**Exercise objective**
Reproduce each record exactly.

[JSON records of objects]
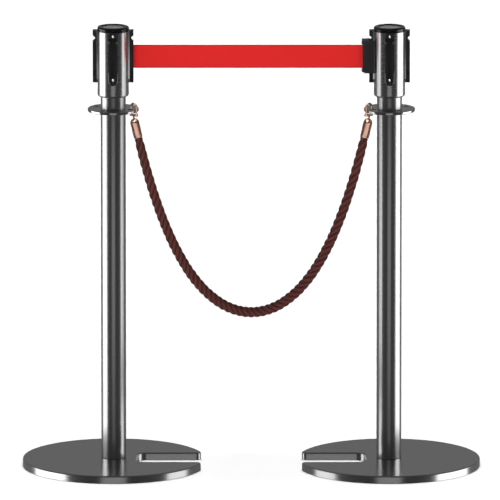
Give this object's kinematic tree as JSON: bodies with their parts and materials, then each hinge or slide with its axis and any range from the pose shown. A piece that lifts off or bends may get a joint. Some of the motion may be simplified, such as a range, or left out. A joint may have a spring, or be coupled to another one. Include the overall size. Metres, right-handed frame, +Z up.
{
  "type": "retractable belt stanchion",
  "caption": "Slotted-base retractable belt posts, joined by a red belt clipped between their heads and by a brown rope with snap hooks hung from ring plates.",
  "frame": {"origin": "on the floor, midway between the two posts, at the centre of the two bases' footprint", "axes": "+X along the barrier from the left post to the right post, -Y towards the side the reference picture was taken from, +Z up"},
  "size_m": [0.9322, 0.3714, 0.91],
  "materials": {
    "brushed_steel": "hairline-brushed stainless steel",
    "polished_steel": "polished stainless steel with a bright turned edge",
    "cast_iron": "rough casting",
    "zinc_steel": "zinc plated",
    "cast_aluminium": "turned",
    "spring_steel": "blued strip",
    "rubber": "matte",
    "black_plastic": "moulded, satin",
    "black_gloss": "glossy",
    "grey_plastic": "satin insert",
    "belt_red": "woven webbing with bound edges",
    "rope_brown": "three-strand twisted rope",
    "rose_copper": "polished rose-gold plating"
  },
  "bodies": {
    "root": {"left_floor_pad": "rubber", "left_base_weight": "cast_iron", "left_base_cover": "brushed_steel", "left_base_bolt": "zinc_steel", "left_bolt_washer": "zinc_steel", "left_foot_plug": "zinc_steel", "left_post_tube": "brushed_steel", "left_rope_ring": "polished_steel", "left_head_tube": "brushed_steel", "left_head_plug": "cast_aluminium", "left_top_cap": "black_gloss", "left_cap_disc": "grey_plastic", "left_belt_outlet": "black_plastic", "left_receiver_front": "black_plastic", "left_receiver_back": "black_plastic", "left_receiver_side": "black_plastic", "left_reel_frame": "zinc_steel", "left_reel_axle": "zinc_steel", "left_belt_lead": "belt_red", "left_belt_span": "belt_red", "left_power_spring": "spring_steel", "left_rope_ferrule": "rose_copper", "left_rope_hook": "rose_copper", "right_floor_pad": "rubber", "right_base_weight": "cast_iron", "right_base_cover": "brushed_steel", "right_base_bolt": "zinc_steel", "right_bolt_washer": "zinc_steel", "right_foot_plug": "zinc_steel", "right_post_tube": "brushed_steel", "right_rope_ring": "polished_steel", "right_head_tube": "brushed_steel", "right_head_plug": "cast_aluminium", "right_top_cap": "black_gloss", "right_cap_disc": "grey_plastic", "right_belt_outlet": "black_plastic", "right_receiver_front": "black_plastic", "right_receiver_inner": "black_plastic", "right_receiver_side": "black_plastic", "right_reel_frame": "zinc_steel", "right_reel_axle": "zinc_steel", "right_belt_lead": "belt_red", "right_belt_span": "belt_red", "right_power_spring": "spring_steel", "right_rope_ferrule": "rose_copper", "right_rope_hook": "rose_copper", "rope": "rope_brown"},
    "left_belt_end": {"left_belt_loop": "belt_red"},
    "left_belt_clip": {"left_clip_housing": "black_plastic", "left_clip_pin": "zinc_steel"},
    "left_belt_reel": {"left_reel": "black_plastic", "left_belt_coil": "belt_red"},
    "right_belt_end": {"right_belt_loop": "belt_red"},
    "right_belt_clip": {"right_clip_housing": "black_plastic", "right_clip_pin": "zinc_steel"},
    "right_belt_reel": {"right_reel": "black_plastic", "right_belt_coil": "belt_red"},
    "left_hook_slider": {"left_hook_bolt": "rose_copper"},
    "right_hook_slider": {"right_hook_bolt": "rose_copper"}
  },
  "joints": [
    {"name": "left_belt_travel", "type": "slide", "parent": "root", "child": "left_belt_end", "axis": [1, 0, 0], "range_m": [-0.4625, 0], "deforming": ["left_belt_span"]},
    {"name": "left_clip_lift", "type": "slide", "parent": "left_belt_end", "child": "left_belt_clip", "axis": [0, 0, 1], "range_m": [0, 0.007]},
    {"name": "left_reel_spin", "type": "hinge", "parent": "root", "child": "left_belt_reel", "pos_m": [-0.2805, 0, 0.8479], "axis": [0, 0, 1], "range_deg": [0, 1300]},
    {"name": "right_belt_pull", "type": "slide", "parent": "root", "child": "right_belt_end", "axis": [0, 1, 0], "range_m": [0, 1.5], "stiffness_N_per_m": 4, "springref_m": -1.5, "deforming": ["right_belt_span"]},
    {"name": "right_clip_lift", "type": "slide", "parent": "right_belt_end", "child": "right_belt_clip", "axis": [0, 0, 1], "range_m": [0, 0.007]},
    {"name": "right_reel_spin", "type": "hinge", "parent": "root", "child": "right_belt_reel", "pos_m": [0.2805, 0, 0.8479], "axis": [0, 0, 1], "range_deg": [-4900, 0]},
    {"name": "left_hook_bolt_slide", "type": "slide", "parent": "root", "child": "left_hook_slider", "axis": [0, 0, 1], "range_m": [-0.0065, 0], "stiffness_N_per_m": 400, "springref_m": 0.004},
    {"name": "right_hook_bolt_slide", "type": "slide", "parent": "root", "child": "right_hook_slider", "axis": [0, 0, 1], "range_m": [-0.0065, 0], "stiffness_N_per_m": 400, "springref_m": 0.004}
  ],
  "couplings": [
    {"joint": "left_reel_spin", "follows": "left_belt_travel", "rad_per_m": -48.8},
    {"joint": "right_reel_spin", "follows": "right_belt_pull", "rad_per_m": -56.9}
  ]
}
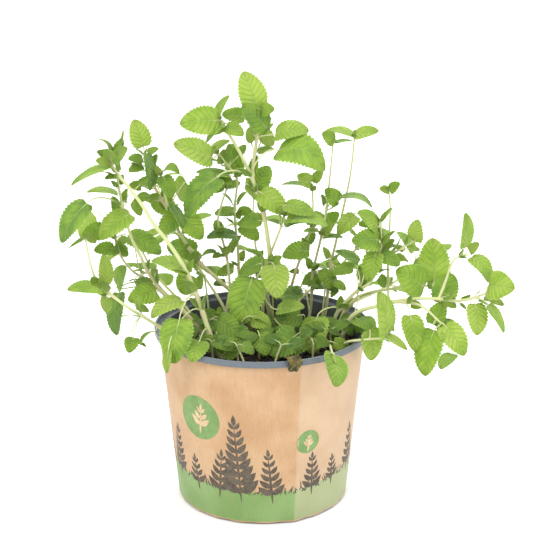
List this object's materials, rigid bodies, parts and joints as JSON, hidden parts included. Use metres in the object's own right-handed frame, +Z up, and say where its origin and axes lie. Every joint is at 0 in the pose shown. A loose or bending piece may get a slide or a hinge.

**Full response**
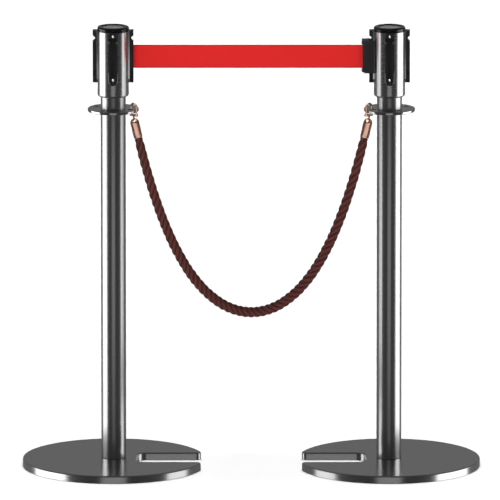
Give this object's kinematic tree as JSON: bodies with their parts and materials, then each hinge or slide with its axis and any range from the pose shown. A piece that lifts off or bends may get a joint. Some of the motion may be simplified, such as a range, or left out. A joint may have a spring, or be coupled to another one. Include the overall size. Metres, right-handed frame, +Z up.
{
  "type": "retractable belt stanchion",
  "caption": "Slotted-base retractable belt posts, joined by a red belt clipped between their heads and by a brown rope with snap hooks hung from ring plates.",
  "frame": {"origin": "on the floor, midway between the two posts, at the centre of the two bases' footprint", "axes": "+X along the barrier from the left post to the right post, -Y towards the side the reference picture was taken from, +Z up"},
  "size_m": [0.9322, 0.3714, 0.91],
  "materials": {
    "brushed_steel": "hairline-brushed stainless steel",
    "polished_steel": "polished stainless steel with a bright turned edge",
    "cast_iron": "rough casting",
    "zinc_steel": "zinc plated",
    "cast_aluminium": "turned",
    "spring_steel": "blued strip",
    "rubber": "matte",
    "black_plastic": "moulded, satin",
    "black_gloss": "glossy",
    "grey_plastic": "satin insert",
    "belt_red": "woven webbing with bound edges",
    "rope_brown": "three-strand twisted rope",
    "rose_copper": "polished rose-gold plating"
  },
  "bodies": {
    "root": {"left_floor_pad": "rubber", "left_base_weight": "cast_iron", "left_base_cover": "brushed_steel", "left_base_bolt": "zinc_steel", "left_bolt_washer": "zinc_steel", "left_foot_plug": "zinc_steel", "left_post_tube": "brushed_steel", "left_rope_ring": "polished_steel", "left_head_tube": "brushed_steel", "left_head_plug": "cast_aluminium", "left_top_cap": "black_gloss", "left_cap_disc": "grey_plastic", "left_belt_outlet": "black_plastic", "left_receiver_front": "black_plastic", "left_receiver_back": "black_plastic", "left_receiver_side": "black_plastic", "left_reel_frame": "zinc_steel", "left_reel_axle": "zinc_steel", "left_belt_lead": "belt_red", "left_belt_span": "belt_red", "left_power_spring": "spring_steel", "left_rope_ferrule": "rose_copper", "left_rope_hook": "rose_copper", "right_floor_pad": "rubber", "right_base_weight": "cast_iron", "right_base_cover": "brushed_steel", "right_base_bolt": "zinc_steel", "right_bolt_washer": "zinc_steel", "right_foot_plug": "zinc_steel", "right_post_tube": "brushed_steel", "right_rope_ring": "polished_steel", "right_head_tube": "brushed_steel", "right_head_plug": "cast_aluminium", "right_top_cap": "black_gloss", "right_cap_disc": "grey_plastic", "right_belt_outlet": "black_plastic", "right_receiver_front": "black_plastic", "right_receiver_inner": "black_plastic", "right_receiver_side": "black_plastic", "right_reel_frame": "zinc_steel", "right_reel_axle": "zinc_steel", "right_belt_lead": "belt_red", "right_belt_span": "belt_red", "right_power_spring": "spring_steel", "right_rope_ferrule": "rose_copper", "right_rope_hook": "rose_copper", "rope": "rope_brown"},
    "left_belt_end": {"left_belt_loop": "belt_red"},
    "left_belt_clip": {"left_clip_housing": "black_plastic", "left_clip_pin": "zinc_steel"},
    "left_belt_reel": {"left_reel": "black_plastic", "left_belt_coil": "belt_red"},
    "right_belt_end": {"right_belt_loop": "belt_red"},
    "right_belt_clip": {"right_clip_housing": "black_plastic", "right_clip_pin": "zinc_steel"},
    "right_belt_reel": {"right_reel": "black_plastic", "right_belt_coil": "belt_red"},
    "left_hook_slider": {"left_hook_bolt": "rose_copper"},
    "right_hook_slider": {"right_hook_bolt": "rose_copper"}
  },
  "joints": [
    {"name": "left_belt_travel", "type": "slide", "parent": "root", "child": "left_belt_end", "axis": [1, 0, 0], "range_m": [-0.4625, 0], "deforming": ["left_belt_span"]},
    {"name": "left_clip_lift", "type": "slide", "parent": "left_belt_end", "child": "left_belt_clip", "axis": [0, 0, 1], "range_m": [0, 0.007]},
    {"name": "left_reel_spin", "type": "hinge", "parent": "root", "child": "left_belt_reel", "pos_m": [-0.2805, 0, 0.8479], "axis": [0, 0, 1], "range_deg": [0, 1300]},
    {"name": "right_belt_pull", "type": "slide", "parent": "root", "child": "right_belt_end", "axis": [0, 1, 0], "range_m": [0, 1.5], "stiffness_N_per_m": 4, "springref_m": -1.5, "deforming": ["right_belt_span"]},
    {"name": "right_clip_lift", "type": "slide", "parent": "right_belt_end", "child": "right_belt_clip", "axis": [0, 0, 1], "range_m": [0, 0.007]},
    {"name": "right_reel_spin", "type": "hinge", "parent": "root", "child": "right_belt_reel", "pos_m": [0.2805, 0, 0.8479], "axis": [0, 0, 1], "range_deg": [-4900, 0]},
    {"name": "left_hook_bolt_slide", "type": "slide", "parent": "root", "child": "left_hook_slider", "axis": [0, 0, 1], "range_m": [-0.0065, 0], "stiffness_N_per_m": 400, "springref_m": 0.004},
    {"name": "right_hook_bolt_slide", "type": "slide", "parent": "root", "child": "right_hook_slider", "axis": [0, 0, 1], "range_m": [-0.0065, 0], "stiffness_N_per_m": 400, "springref_m": 0.004}
  ],
  "couplings": [
    {"joint": "left_reel_spin", "follows": "left_belt_travel", "rad_per_m": -48.8},
    {"joint": "right_reel_spin", "follows": "right_belt_pull", "rad_per_m": -56.9}
  ]
}
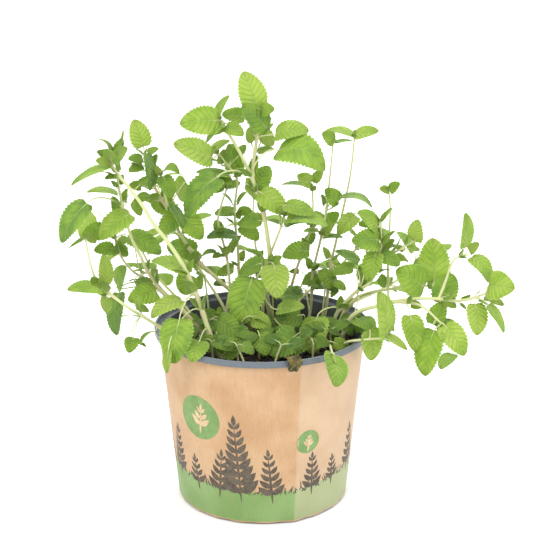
List this object's materials, rigid bodies, parts and joints as JSON, hidden parts included. Use metres in the object's own right-handed frame, +Z up, and say where its origin and axes lie. Every joint is at 0 in the pose shown. A loose or bending piece may get a slide or a hinge.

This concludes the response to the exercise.